Loveless leads the charge in the opening days, except that this Cannes still feels freshly opened. Over the coming week we’ll be lavished with new work from the likes of Lynne Ramsay and Michael Haneke, together with quadruple helpings of Nicole Kidman. Until then, early controversy has been provided by the decision to include two Netflix titles (the spry and winning Okja and Noah Baumbach’s The Meyerowitz Stories) in the main competition. Opponents claim the presence of the streaming giant is at odds with Cannes’s ethos of supporting French cinemas; the French Federation of Film Distributors says it “endangers a whole ecosystem”. Jury president Pedro Almodóvar has already suggested he would resist handing the top prize to a Netflix production. Jury member Will Smith, by contrast, can’t see the problem. Who on earth knows how this particular spat will play out? Right now the judges are singing from separate hymn sheets.
One consequence of having to queue in front of the gates is that many delegates appear to have pitched camp inside the festival site. If it’s such a faff getting in, there’s no point popping out. And this is fine, because the Cannes Palais contains multitudes and is fiendishly fascinating. It’s honeycombed with secret doors and hidden lifts, screening rooms and a bustling marché. I’ve been coming for 12 years and have hardly begun to unpick all its mysteries. The Palais may very well expand and mutate by the month. Over dinner one night, the talk is all of the secret cafeteria, two floors underground, almost impossible to locate.

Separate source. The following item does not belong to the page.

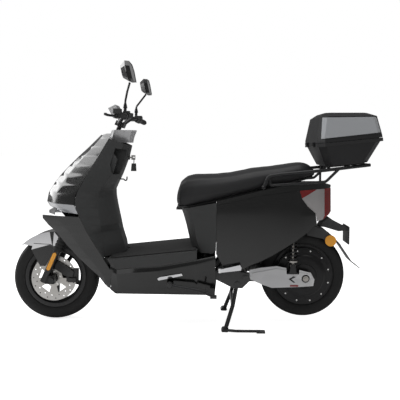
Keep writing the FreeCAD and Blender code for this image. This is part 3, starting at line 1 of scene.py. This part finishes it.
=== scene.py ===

Guardian film critic Peter Bradshaw claims to have been led there once and then struggled to find the stairs back out. I vow that at some point during this festival I’m going to search for it too.
In this way, perhaps, we’ve already made peace with Cannes’s increased security, indulging in a cineaste version of Stockholm syndrome. The gates are a nuisance but they point the way to a nirvana of market stalls and cafes, flying Syrians and ghostly wives. I’m choosing to view them as teleportation devices, like something out of a sci-fi B-movie, complete with blinking lights and ominous beeps. Each one is a portal to an outlandish new world.